Abstract

Until recently, the history of the zemstvo in 1917 was not an object of independent study. Little is known about what was happening in the zemstvo assemblies and councils at that time.1 The zemstvos and the processes taking place in them represented only a sideline in research on events in the Russian provinces. Most attention was paid to the standoff between the Provisional Government and the various kinds of Soviets: the "diarchy" problem. However, source study prompted several scholars to depart from the traditional point of view and to acknowledge the presence of three camps struggling for national power. It became natural to wonder about the sociopolitical institutions on which each of these camps relied.
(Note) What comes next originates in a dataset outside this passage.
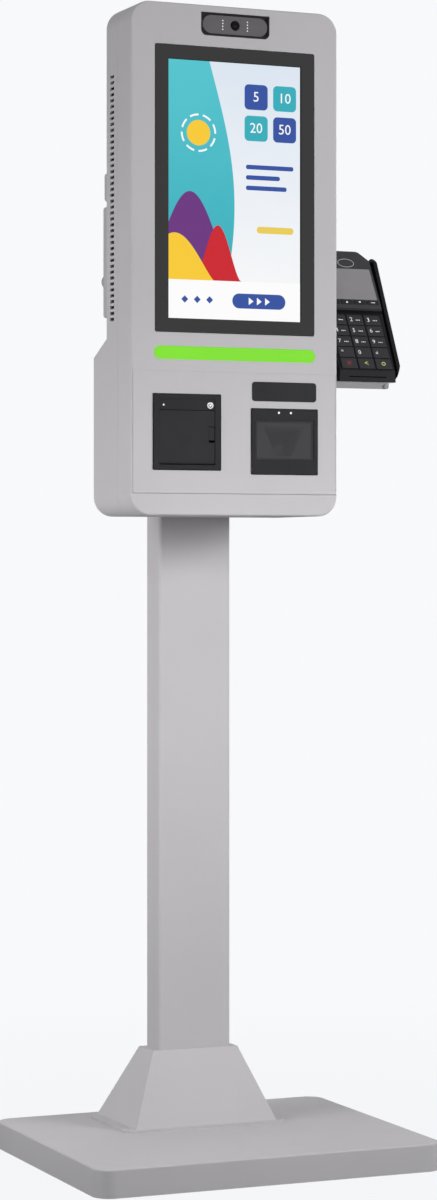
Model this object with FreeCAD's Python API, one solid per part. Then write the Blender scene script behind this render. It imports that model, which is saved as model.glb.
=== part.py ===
import FreeCAD, Part
import math
import os

V = FreeCAD.Vector
ORIGIN = V(0, 0, 0)
X_AXIS = V(1, 0, 0)
Y_AXIS = V(0, 1, 0)

# Floor-standing donation kiosk. Millimetres, +Z up, front towards -Y.
# The origin is on the floor, under the centre of the base.

# Clearances
seam_gap = 0.4
fit_gap = 0.3
run_gap = 0.08

# Base
base_width = 494.0
base_depth = 405.0
base_height = 38.0
base_corner = 24.0
base_edge = 2.5
base_sheet = 2.0
floor_gap = 1.0
pad_thick = 2.0
pad_inset = 8.0
ballast_thick = 12.0
anchor_span_x = 400.0
anchor_span_y = 310.0
anchor_hole_r = 5.5
cable_hole_r = 15.0
grommet_z = 25.0
grommet_bore_r = 4.5
grommet_neck_r = 7.0
grommet_flange_r = 9.0
grommet_flange = 2.0

# Foot plate, shroud and post
foot_width = 240.0
foot_depth = 151.0
foot_thick = 3.0
foot_corner = 16.0
foot_lead = 45.3
shroud_width = 208.0
shroud_depth = 145.0
shroud_lead = 42.3
shroud_top_width = 126.0
shroud_top = 140.0
shroud_sheet = 1.5
post_width = 106.0
post_depth = 48.0
post_wall = 2.5
post_corner = 4.0
post_top = 1068.0

# Bolts of the stand
bolt_r = 4.0
bolt_hole_r = 4.3
bolt_head_r = 7.5
bolt_head = 5.3
bolt_boss_r = 10.0
foot_bolt_span_x = 166.0
foot_bolt_span_y = 104.0
foot_bolt_reach = 33.0
head_bolt_span_x = 60.0
head_bolt_span_z = 120.0
head_bolt_z = 980.0
head_bolt_reach = 20.0
mount_plate_width = 100.0
mount_plate_height = 160.0
mount_plate_thick = 5.0

# Head housing
head_width = 300.6
head_bottom = 872.0
head_top = 1552.5
head_corner = 27.0
head_front = -69.6
shell_seam = -22.0
rear_upper = 21.5
rear_lower = 69.8
slope_bottom = 1086.0
slope_top = 1109.0
sheet = 2.0
front_edge = 2.5
rear_edge = 3.0
lip_reach = 8.0
lip_thick = 1.5

# Side vents
vent_count = 42
vent_pitch = 7.915
vent_top_z = 1459.5
vent_length = 14.5
vent_height = 4.2
vent_y = -0.8

# Touch screen
glass_width = 232.2
glass_height = 381.4
glass_z = 1306.0
glass_thick = 4.0
glass_corner = 3.0
lcd_width = 212.0
lcd_height = 362.0
lcd_thick = 9.0
frame_margin = 9.0
frame_sheet = 1.5
frame_window_width = 150.0
frame_window_height = 260.0
small_corner = 1.0

# Light bar
bar_width = 234.8
bar_height = 17.3
bar_z = 1088.0
bar_proud = 0.4
bar_lip = 4.0
bar_lip_thick = 1.4
led_count = 14
led_size = 5.0
led_height = 0.9
board_thick = 1.6

# Camera recess
camera_width = 99.8
camera_top = 1543.2
camera_height = 31.2
camera_corner = 8.0
camera_floor = 3.0
camera_body = 16.0
pill_width = 94.0
pill_height = 24.4
pill_rise = 2.0
lens_r = 6.4
lens_body_r = 5.4
lens_depth = 14.0
lens_proud = 0.5
lens_rim = 2.4
lens_rim_wall = 0.8
lens_bevel = 1.6
lamp_r = 0.8
lamp_column_x = 18.0
lamp_pitch = 3.9
lamp_rows = 4
lamp_depth = 2.5

# Lower front panel
panel_bottom = 900.85
panel_top = 1063.8
panel_bottom_seam = 0.7
panel_top_seam = 0.1
panel_ledge = 8.0
panel_corner = 1.0
ledge_thick = 1.5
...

Soviet historians developed a view in which the Soviets were the organs of the revolutionary-democratic camp, while the zemstvos and the urban dumas represented the landowners and the bourgeoisie. The third camp—petty-bourgeois democrats—drew support from various public committees that were created during the February Revolution. All three camps struggled for power and defended the interests of their own social strata and groups. As we can see, the zemstvos played a considerable role in the struggle for power, and yet until recently no studies have explored these bodies' forms and methods of struggle. Scholars who have mentioned the zemstvos have used the "tried and true" illustrative method of exposition, meaning that an isolated fact has frequently been used to draw a conclusion that is then projected over the entire country. Only very recently, moreover, have studies been devoted to the zemstvos' role in the February Revolution.